The devs have stated that browsing load is where the main performance problems are right now. That said, it's mainly a problem on the biggest instances like lemmy.ml. I don't believe that sdf.org where your account is hosted is having any difficulty serving the browse load for it's user. But if it did grow (or if I'm already wrong), then moving to a smaller instance would help them.
The devs had stated as recently as last-weekish that load from federated replication was not an issue. That said, this week I've seen reports from non-devs of lagging replication... so that could indicate that as the network has grown, and has the rate of writable interactions has grown, maybe replication load is becoming interesting. Another possibility is that people have poorly tuned settings and Lemmy has poorly tuned defaults. There's a setting that controls the number of workers that perform federation replication and large instances at least must tune this to keep up with the rate of federation events they must send. it may be as simple as updating this default to fix the current wave of federation lag.
So... theoretically... the optimal balance is a medium number of medium sized instances. You're already contributing to that balance by being on sdf.org (a medium sized instance), and I don't think it's worth moving your account for performance reasons. That said, if you really wanted to move your account for personal reasons, doing so would be fine. If 10k or 20k people moved to single user instances overnight, could there be problems caused by the increase in federated replication load? Quite probably yes. Lemmy will have to grow it's capacity both in terms of handling browse load on bigger nodes... and also federation load on a bigger network.

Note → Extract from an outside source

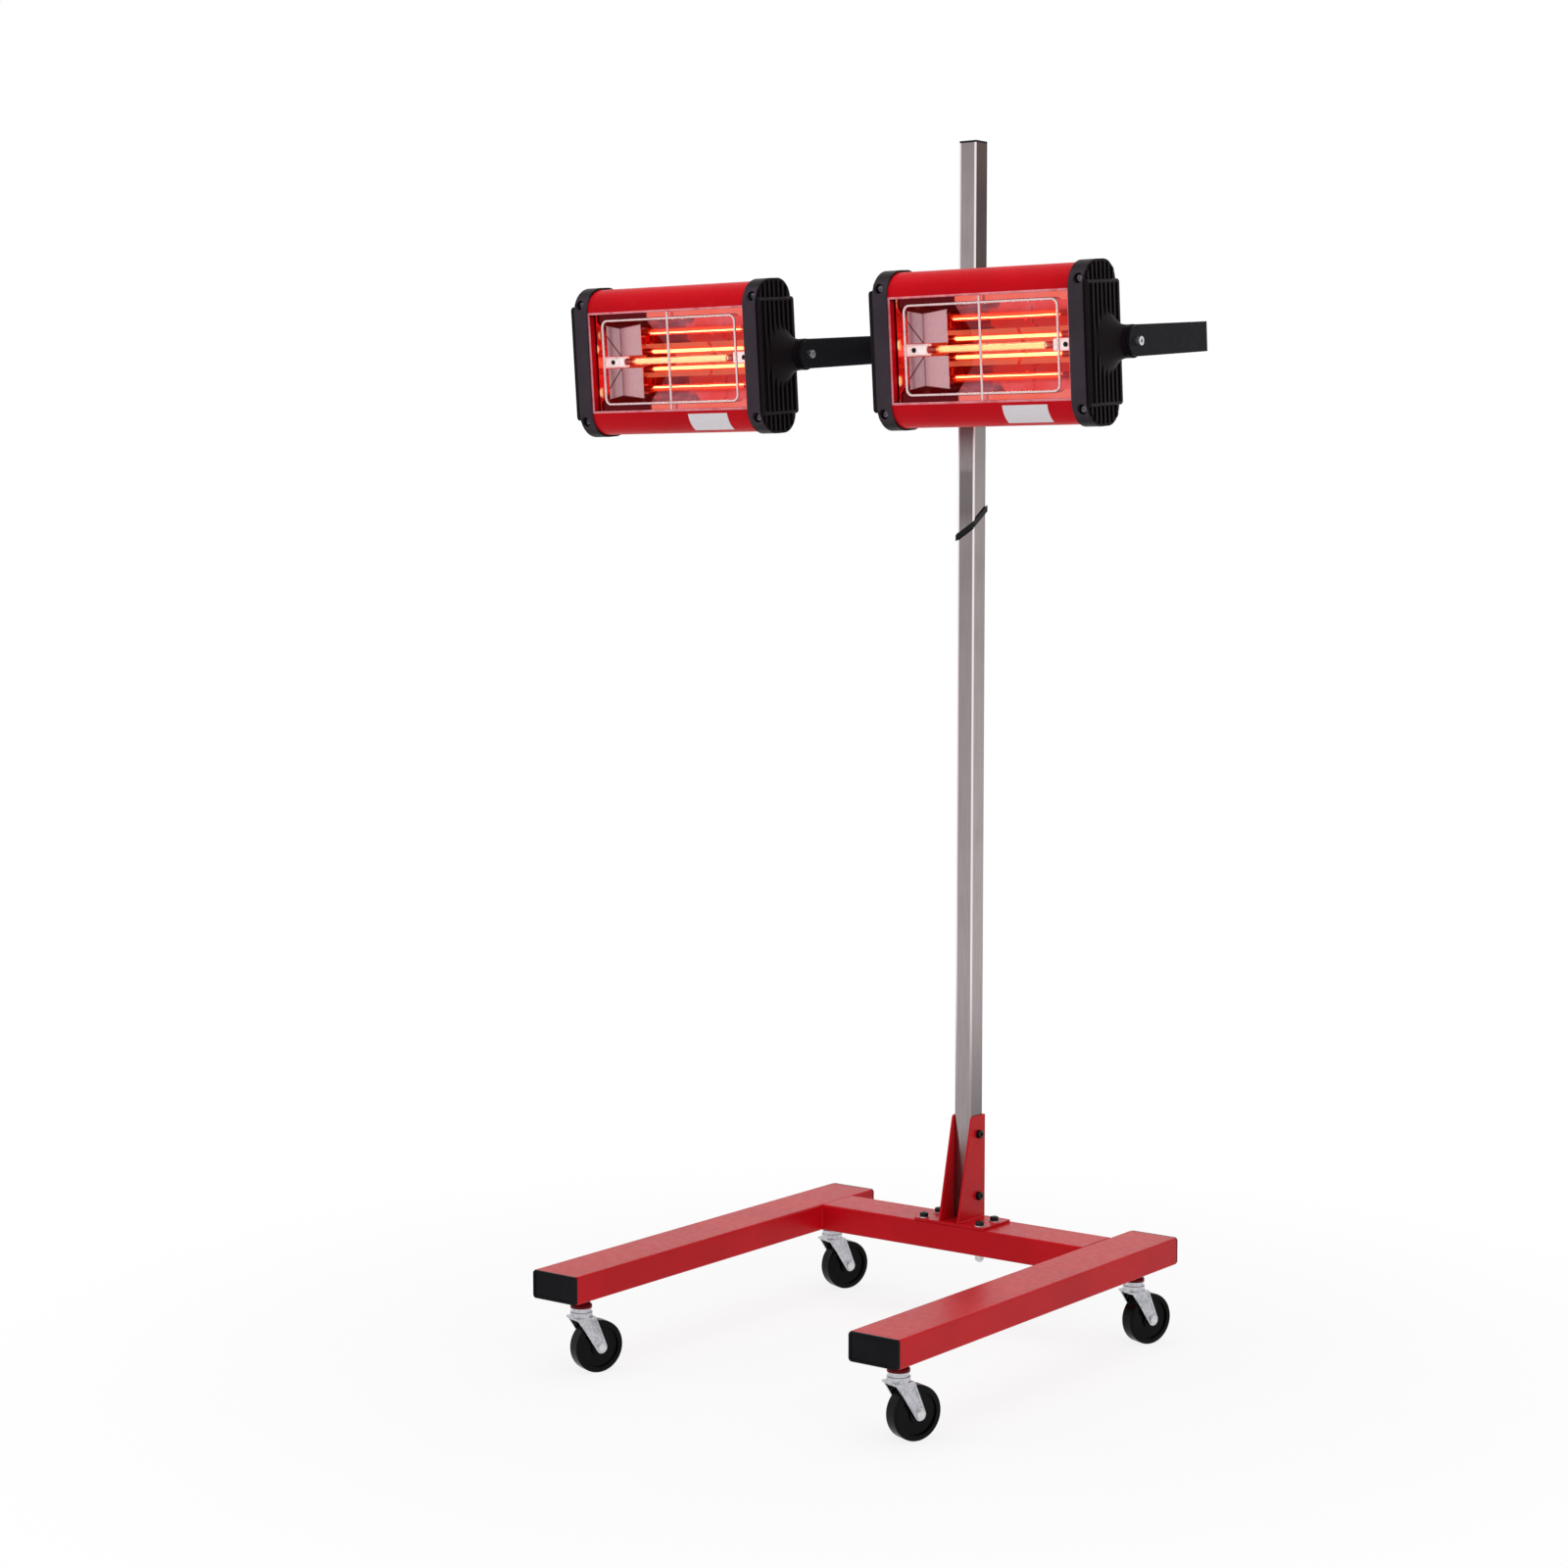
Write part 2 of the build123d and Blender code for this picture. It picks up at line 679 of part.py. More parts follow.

There are still unexplored approaches for scaling in both these directions and I'm not sure anyone knows which will be more serious yet except to observe that mastodon is already a much bigger ActivityPub network that's doing alright in terms of federation load.
My advice is don't sweat it and jistmuse your current account.
The former is done at the "convenience" of the publishing server, e.g. they get to it when they get to it. The latter is an on-demand response to your browser's request.